A distanza di qualche mese, però, permane il dubbio se i compiti promessi siano stati effettivamente svolti da entrambe le parti. L’esperienza normativa europea insegna che regolamenti come il DSA o l’AI Act, una volta adottati, non possono essere agevolmente modificati o annullati. Perciò, la tempestività e la cooperazione risultano fondamentali per evitare uno stallo che comprometterebbe l’intero ecosistema tecnologico transatlantico.
Le aziende europee coinvolte: un enigma da decifrare
Tra le imprese europee citate dall’amministrazione americana come potenziali soggette a sanzioni figurano nomi di rilievo come Accenture (Irlanda), Amadeus (Spagna), SAP, Siemens e DHL (Germania), oltre a Capgemini, Mistral AI e Publicis (Francia) e Spotify (Svezia). La scelta di queste società, e non di altre, non è del tutto chiara: alcune di queste collaborano strettamente con aziende americane, altre hanno criticato apertamente l’eccessiva regolamentazione europea, esprimendo posizioni a volte vicine a quelle statunitensi.

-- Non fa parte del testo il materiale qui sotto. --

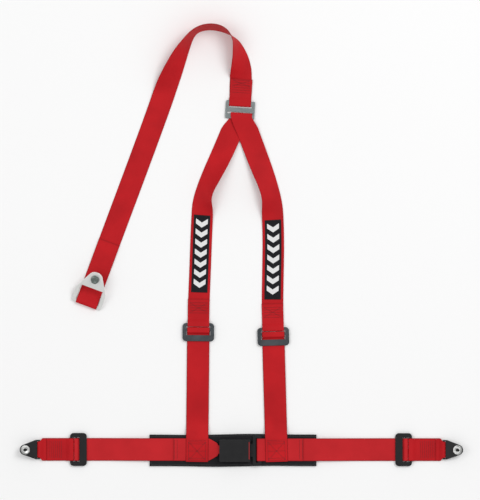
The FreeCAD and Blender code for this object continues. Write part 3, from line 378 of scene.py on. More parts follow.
def stitch_points(name, runs, material):
    """Thread stitches along runs, each a list of (point, normal)."""
    verts, faces = [], []
    sides = 6
    for run in runs:
        for (start, normal), (end, _) in zip(run, run[1:]):
            along = end - start
            pieces = max(1, round(along.length / STITCH))
            for k in range(pieces):
                one = start + along * (k + 0.1) / pieces
                two = start + along * (k + 0.9) / pieces
                side = along.normalized().cross(normal).normalized()
                first = len(verts)
                for share, size, lift in STITCH_RINGS:
                    centre = one.lerp(two, share) + normal * lift
                    for corner in range(sides):
                        angle = 2 * math.pi * corner / sides
                        arm = side * math.cos(angle) + normal * math.sin(angle)
                        verts.append(centre + arm * THREAD * size)
                for ring in range(3):
                    for corner in range(sides):
                        n = (corner + 1) % sides
                        a = first + ring * sides
                        faces.append((a + corner, a + n, a + sides + n, a + sides + corner))
                faces.append(tuple(first + c for c in range(sides - 1, -1, -1)))
                faces.append(tuple(first + 3 * sides + c for c in range(sides)))
    return new_object(name, verts, faces, material)


MARK_STEP = 6.0


def dense(marks):
    """More marks along straight lines between the given ones."""
    found = [marks[0]]
    for (v0, u0), (v1, u1) in zip(marks, marks[1:]):
        pieces = max(1, math.ceil(math.hypot(v1 - v0, u1 - u0) / MARK_STEP))
        for k in range(1, pieces + 1):
            found.append((v0 + (v1 - v0) * k / pieces, u0 + (u1 - u0) * k / pieces))
    return found


def box_cross(low, high, half):
    """A stitched box with its two diagonals."""
    box = [(low, -half), (high, -half), (high, half), (low, half), (low, -half)]
    return [dense(box), dense([(low, -half), (high, half)]), dense([(high, -half), (low, half)])]


def rows(low, high, count, half):
    """Rows of stitches straight across a strap."""
    places = [low + (high - low) * k / max(count - 1, 1) for k in range(count)]
    return [dense([(v, -half), (v, half)]) for v in places]


# ---- materials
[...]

Ad esempio, Christian Klein, CEO di SAP, ha recentemente sostenuto che l’Europa dovrebbe puntare sui propri punti di forza distintivi e nicchie di mercato, evitando una competizione diretta con Stati Uniti e Cina nel campo dell’intelligenza artificiale. Parallelamente, Mistral AI ha preso posizione critica durante le discussioni sul regolamento europeo sull’AI, mentre Siemens e SAP hanno invocato una revisione della normativa vigente per favorire una maggiore flessibilità.
Regolamentazione europea e competitività: una sfida interna
È un errore vedere le normative tecnologiche dell’UE unicamente come un problema per le imprese americane. L’eccessiva regolamentazione costituisce una sfida significativa anche per le aziende europee, indebolendone la competitività globale. L’ex primo ministro Mario Draghi ha evidenziato come il GDPR aumenti i costi per la gestione dei dati di circa il 20% rispetto agli standard americani, penalizzando soprattutto le startup e i fondatori europei.

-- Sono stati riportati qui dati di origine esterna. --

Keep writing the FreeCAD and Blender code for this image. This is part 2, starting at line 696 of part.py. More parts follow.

Nel futuro prossimo, l’imposizione di regole severe sulle piattaforme online di grandi dimensioni potrà colpire direttamente anche giganti tecnologici europei, oltre che numerose realtà innovative e startup. Tuttavia, Bruxelles sembra intravedere soluzioni per alleggerire il carico normativo: l’iniziativa del Digital Omnibus mira infatti a semplificare ed armonizzare le regole su dati, intelligenza artificiale e altri ambiti digitali, in una direzione che i più considerano essenziale per rilanciare la competitività europea.
In questo senso, la semplificazione e il ridimensionamento della regolamentazione tecnologica si allineano alle richieste statunitensi di un contesto commerciale più aperto e meno vincolante, sancendo un terreno comune su cui costruire un reale dialogo transatlantico.

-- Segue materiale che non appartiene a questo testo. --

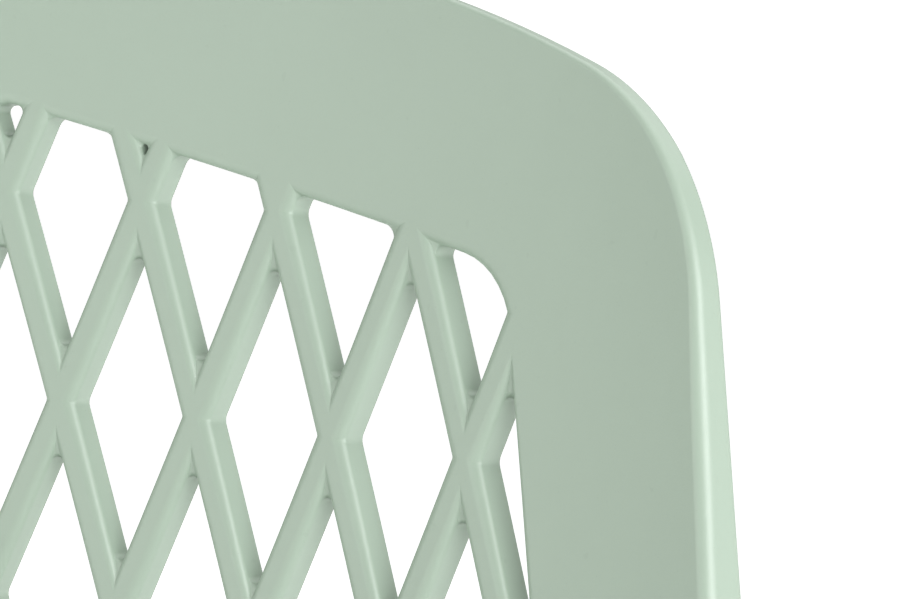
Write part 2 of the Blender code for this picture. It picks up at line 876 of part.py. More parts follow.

Conclusioni: verso un dialogo costruttivo tra Europa e Stati Uniti
La tensione commerciale e normativa tra Stati Uniti e Unione Europea nel campo della tecnologia riflette questioni di fondo legate a sovranità digitale, competitività globale e modelli economici. La strategia americana di minacciare sanzioni alle aziende europee appare oggi poco efficace e rischia di erodere il consenso in Europa, alimentando una spirale di conflitti più che di collaborazione.
Per costruire un rapporto più solido e proficuo, è essenziale che entrambe le parti si impegnino in comunicazioni più precise, rispettose delle reciproche sensibilità e orientate a risultati concreti. Soltanto un dialogo maturo, basato su una comprensione condivisa dei benefici e dei limiti delle regolamentazioni, potrà evitare ulteriori escalation e favorire un mercato tecnologico globale equilibrato e innovativo.
Il futuro dei rapporti transatlantici passa inevitabilmente dalla capacità di coniugare normative efficienti con libertà di mercato, mantenendo saldo l’obiettivo comune di promuovere crescita economica e innovazione sostenibile.